Further monitoring was provided by the Ukrainian state special communications company. For what it’s worth, it “gave us very high marks,” he said.
“We’ve obviously put a lot of time into separating our data so that platforms don’t have access, basically installing another platform between the dataset and the client, such that third-party software has no access to our data on its own,” he said. “It’s a very complicated technical solution.”
Security, however, must be balanced with speed. Myronenko argues Ukraine’s survival depends on being “faster and smarter” than its resource-heavy adversary, Russia.
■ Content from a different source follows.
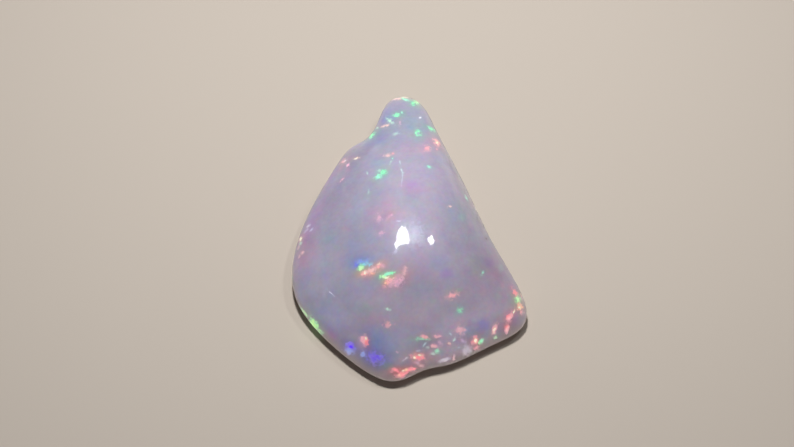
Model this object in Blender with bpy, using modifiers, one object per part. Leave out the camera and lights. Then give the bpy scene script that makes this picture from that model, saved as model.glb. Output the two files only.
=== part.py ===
# A freeform piece of precious opal, rubbed smooth all over: a rounded triangle with
# a blunt tip, a low dome that falls away to a ledge, a wavy rim and a flat underside.
# Lengths are in millimetres until a point goes into the mesh.
import math

import bmesh
import bpy
from mathutils import Vector

MM = 0.001
NAME = "opal_stone"

# Driving dimensions.
SUMMIT = Vector((0.1, -2.8, 7.6))
DOME_REACH = Vector((9.6, 12.4))
ROUND_CORE = 1.15
SMOOTHING_LEVELS = 2

# The middle of the finished outline, which stands on the frame's origin.
OUTLINE_MIDDLE = Vector((0.0, 0.27, 0.0))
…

He emphasises that the army has shifted from a slow, rigid bureaucratic model to rapid rollouts of effective innovations and swift termination of failed ones.
A key part of this shift is forging links between the public and private sectors — a bond the new AI training platform seeks to strengthen.
“We try to create intermediaries between the military and the market, because the military doesn’t naturally speak the language of business and vice versa,” Myronenko said. “So we try to make it such that they can talk to each other, and we use data to see what works and what doesn’t.”
Yet there is no perfect data, he admits. Quoting the boxer Mike Tyson, he notes that even the greatest AI can’t predict everything.
“We try to have a plan,” he said. “But there’s the famous dictum: everyone has a plan until they get punched in the face.”